(begin)
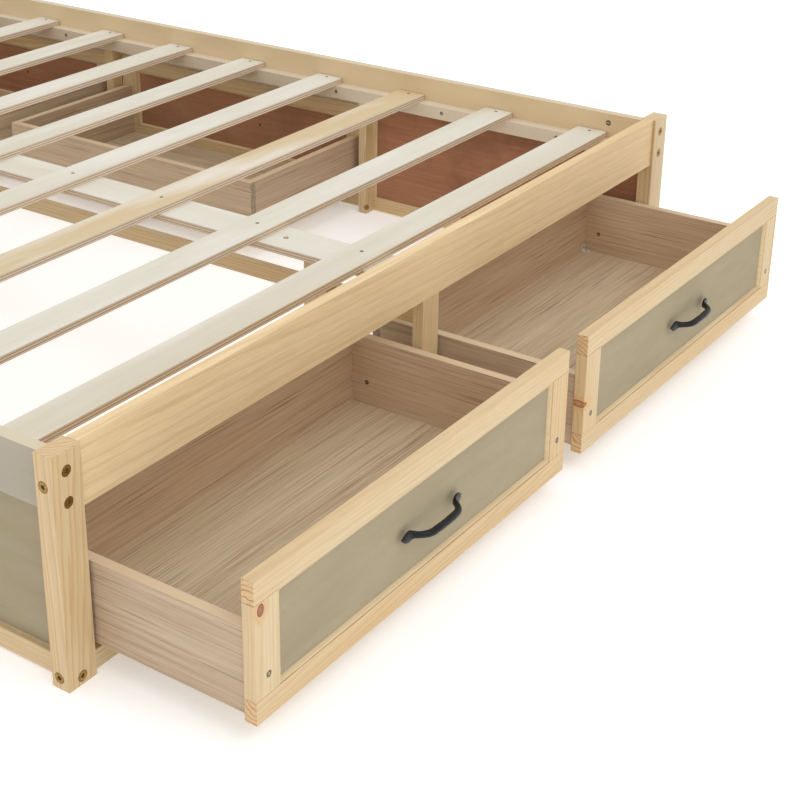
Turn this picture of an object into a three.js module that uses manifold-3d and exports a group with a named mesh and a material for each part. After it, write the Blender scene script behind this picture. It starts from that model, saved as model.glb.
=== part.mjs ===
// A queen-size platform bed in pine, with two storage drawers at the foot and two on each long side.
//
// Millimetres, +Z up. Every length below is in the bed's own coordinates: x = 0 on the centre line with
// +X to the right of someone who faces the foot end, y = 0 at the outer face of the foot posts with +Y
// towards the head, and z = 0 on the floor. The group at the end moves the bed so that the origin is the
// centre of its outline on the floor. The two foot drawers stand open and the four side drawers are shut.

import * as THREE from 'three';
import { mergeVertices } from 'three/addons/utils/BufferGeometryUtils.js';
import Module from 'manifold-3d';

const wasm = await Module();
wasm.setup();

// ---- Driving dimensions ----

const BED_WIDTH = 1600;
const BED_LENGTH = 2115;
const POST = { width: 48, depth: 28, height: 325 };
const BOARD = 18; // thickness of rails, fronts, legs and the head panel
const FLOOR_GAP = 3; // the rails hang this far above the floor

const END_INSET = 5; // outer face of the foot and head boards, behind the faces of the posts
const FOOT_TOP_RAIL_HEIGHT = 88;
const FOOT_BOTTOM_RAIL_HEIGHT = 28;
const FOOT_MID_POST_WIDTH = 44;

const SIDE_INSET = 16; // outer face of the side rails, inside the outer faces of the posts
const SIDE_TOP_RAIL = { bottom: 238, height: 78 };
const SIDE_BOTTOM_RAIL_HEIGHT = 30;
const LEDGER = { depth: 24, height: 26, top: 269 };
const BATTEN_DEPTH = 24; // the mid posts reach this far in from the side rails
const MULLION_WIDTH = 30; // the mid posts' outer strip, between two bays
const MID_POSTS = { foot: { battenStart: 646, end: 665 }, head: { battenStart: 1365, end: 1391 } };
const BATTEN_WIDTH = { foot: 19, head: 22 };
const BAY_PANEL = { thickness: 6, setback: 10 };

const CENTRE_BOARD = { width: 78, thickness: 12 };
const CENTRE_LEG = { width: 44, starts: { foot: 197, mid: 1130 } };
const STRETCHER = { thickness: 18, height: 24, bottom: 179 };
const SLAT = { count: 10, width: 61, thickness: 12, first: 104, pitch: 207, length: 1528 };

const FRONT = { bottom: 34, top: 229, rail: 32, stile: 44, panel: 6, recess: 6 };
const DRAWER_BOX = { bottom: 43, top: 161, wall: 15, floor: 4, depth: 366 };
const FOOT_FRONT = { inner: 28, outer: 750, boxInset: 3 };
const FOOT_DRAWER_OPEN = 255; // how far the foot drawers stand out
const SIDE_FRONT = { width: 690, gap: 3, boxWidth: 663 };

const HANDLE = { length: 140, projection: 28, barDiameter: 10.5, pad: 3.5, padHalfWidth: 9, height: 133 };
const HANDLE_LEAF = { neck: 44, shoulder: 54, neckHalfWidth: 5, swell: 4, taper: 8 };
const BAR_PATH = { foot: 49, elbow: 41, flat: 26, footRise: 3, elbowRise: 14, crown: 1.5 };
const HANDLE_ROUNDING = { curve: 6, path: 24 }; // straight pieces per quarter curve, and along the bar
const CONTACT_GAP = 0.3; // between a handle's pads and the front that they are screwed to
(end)
(begin)
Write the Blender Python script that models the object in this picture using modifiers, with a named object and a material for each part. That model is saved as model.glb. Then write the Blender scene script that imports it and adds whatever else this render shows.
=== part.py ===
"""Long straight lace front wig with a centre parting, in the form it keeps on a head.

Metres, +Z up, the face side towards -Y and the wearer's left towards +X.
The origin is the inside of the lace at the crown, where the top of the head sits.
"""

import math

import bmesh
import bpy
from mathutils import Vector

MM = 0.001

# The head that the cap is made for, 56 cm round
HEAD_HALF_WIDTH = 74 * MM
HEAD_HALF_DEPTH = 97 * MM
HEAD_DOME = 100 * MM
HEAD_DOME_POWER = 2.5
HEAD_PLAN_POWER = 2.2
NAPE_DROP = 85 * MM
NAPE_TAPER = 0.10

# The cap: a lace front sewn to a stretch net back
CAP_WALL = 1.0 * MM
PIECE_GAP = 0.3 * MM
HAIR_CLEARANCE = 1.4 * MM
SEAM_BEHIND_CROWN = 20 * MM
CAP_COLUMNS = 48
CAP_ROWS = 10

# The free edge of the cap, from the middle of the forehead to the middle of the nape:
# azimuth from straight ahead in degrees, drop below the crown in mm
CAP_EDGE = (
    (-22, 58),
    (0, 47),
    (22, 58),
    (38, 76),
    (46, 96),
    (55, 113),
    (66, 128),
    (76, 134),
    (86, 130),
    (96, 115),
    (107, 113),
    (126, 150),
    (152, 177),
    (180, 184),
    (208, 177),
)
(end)
• [AIM] Only the lines from the one with "Turn this picture" up to the one with "const FOOT_MID_POST_WIDTH = 44;" should be repeated, both included, exactly as they appear.

• [RESPONSE TO THE TASK]
Turn this picture of an object into a three.js module that uses manifold-3d and exports a group with a named mesh and a material for each part. After it, write the Blender scene script behind this picture. It starts from that model, saved as model.glb.
=== part.mjs ===
// A queen-size platform bed in pine, with two storage drawers at the foot and two on each long side.
//
// Millimetres, +Z up. Every length below is in the bed's own coordinates: x = 0 on the centre line with
// +X to the right of someone who faces the foot end, y = 0 at the outer face of the foot posts with +Y
// towards the head, and z = 0 on the floor. The group at the end moves the bed so that the origin is the
// centre of its outline on the floor. The two foot drawers stand open and the four side drawers are shut.

import * as THREE from 'three';
import { mergeVertices } from 'three/addons/utils/BufferGeometryUtils.js';
import Module from 'manifold-3d';

const wasm = await Module();
wasm.setup();

// ---- Driving dimensions ----

const BED_WIDTH = 1600;
const BED_LENGTH = 2115;
const POST = { width: 48, depth: 28, height: 325 };
const BOARD = 18; // thickness of rails, fronts, legs and the head panel
const FLOOR_GAP = 3; // the rails hang this far above the floor

const END_INSET = 5; // outer face of the foot and head boards, behind the faces of the posts
const FOOT_TOP_RAIL_HEIGHT = 88;
const FOOT_BOTTOM_RAIL_HEIGHT = 28;
const FOOT_MID_POST_WIDTH = 44;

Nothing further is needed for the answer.